London 16.10.2012 - Today, at 6:30 pm, I received a very odd phone call. A lady with a very thick American accent called to ask if she could talk to the director of Just Good Wine (an online wine retailer that I run), for she was interested in buying wine and champagne. I said I was the director, and she started with this bullshit story about a leaflet from Just Good Wine that she got sometime in a visit to the UK, and she wanted to know whether I could send her some wine over to the US. That put me on guard. After hearing that I could upon receiving from her an indication of how much wine she would be purchasing, she said she would be interested in buying a couple of bottles. As the conversation went on, I realised the play and decided to go with it, rather than hanging up. I asked her where she had gotten my number from, she said from LinkedIn. She asked if we sold African wines, and then asked if I had a store, or an office, where she could go to, or send me some mail.

When she hanged up, I decided to Google the number from where she called: 1 305-443-7682. Guess who that number belongs to? FTI Consulting. This is a company which is meant to be -among other things- in the business of tracing stolen assets. A publicly traded company, let's not forget. The same FTI Consulting that, purportedly, is cleaning the online reputation of Moris Beracha, David Osío, Luis Otero and Pelón Capriles, a veritable who's who of the multibillion-dollar, financial corruption racket going on in Chavez's Venezuela. Maria-Jose Tobar, Director / Global Risk and Investigations Practice at FTI Consulting, responsible for "...providing clients with critical insight and timely solutions in the areas of reputational due diligence, anti-corruption/FCPA compliance and risk assessment reviews" visited my LinkedIn profile recently.

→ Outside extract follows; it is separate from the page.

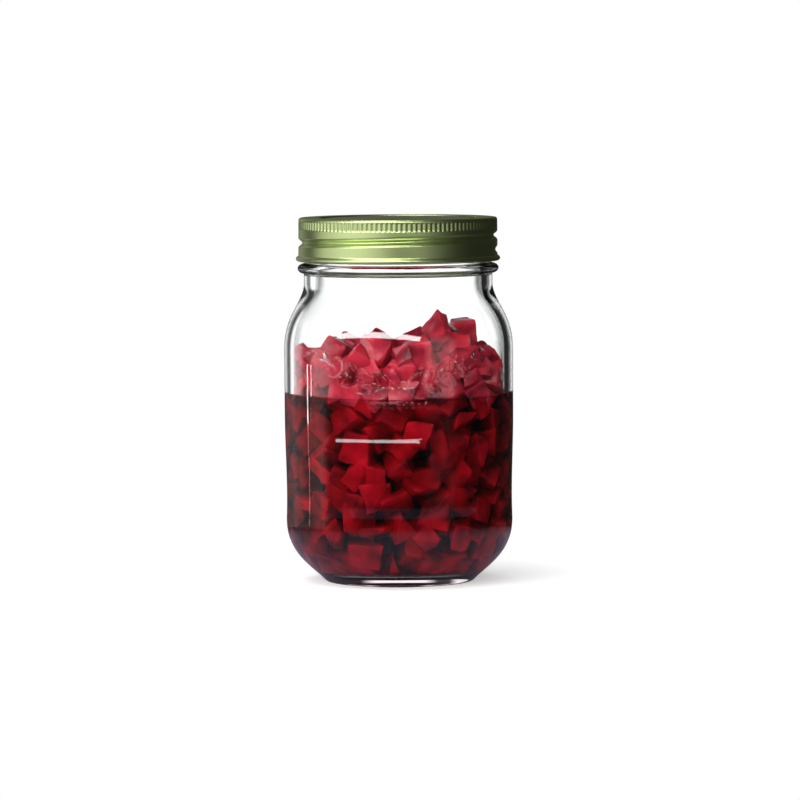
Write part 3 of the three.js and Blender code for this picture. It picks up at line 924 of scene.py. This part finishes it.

But FTI Consulting has been visiting (as well as a number of financial institutions and reputation management firms) my post about Derwick Associates, who nowadays are threatening people all over, even Bloomberg's journalists. So here's a message -I know you're reading, so pass the word: if you want to send me stuff, feel free to email me, my address is alek.boyd at gmail.com. And if you want to issue legal proceedings, join the queue, or speak to Majed Khalil Mazjoub and his people, perhaps you can all gang up against me.

Don't think for a minute that your sly undertakings are going to silence me. As Setty argues in his post, these attempts at silencing perfectly legitimate criticism aren't going to achieve anything. The news of Bolichicos spending fortunes, in hunting farms where Spain's powerful used to play, are now in the public domain, and there's more to come. Hugo Chavez may well have won another six-years term ("six more years to continue looting Venezuela" Betancourt Lopez et al might think), but fool yourselves not, regardless of connections to Javier Alvarado, Rodolfo Sanz, Rafael Ramírez and Chavez's own brother Adán, the world is becoming a very small place indeed for crooks. Besides, is not that there is a shortage of accusations against Betancourt's activities and involvement in other scams in Venezuela, such as the Gazprombank's CVG account in Lebanon, from where $500-million that Betancourt wired to CVG's chief Rodolfo Sanz disappeared. And to add insult to injury, Cesar Batiz initial investigation into the brazen multibillion-dollar overcharge of power plants by Derwick Associates has just been praised by the Instituto Prensa y Sociedad, in a gathering of Latin American investigative journalists. Even chavista justice seems to have caught up with the Derwick man...

UPDATE 19.11.2012: while I was publishing another article on Derwick Associates today, I've noticed a few odd things about this one:

  1. FTI Consulting's Maria-Jose Tobar has deleted her LinkedIn profile after I ousted her; 
  2. Venepiramides, a blog seemingly unrelated to either Derwick or FTI Consulting, has deleted the post about David Osio and Moris Beracha having registered hundreds of sites to deal with negative PR appearing in Google searches;
  3. WikiAntiCorrupcion.org, the site accused of libel in a Florida lawsuit by Derwick Associates, first admitted to me in email that it had been hacked, then the whole site, and all references to Derwick Associates, were taken down...

1 comment:

Daniel said...

Yeah right... They want to buy a couple of bottles from you while elsewhere they are buying wineyards....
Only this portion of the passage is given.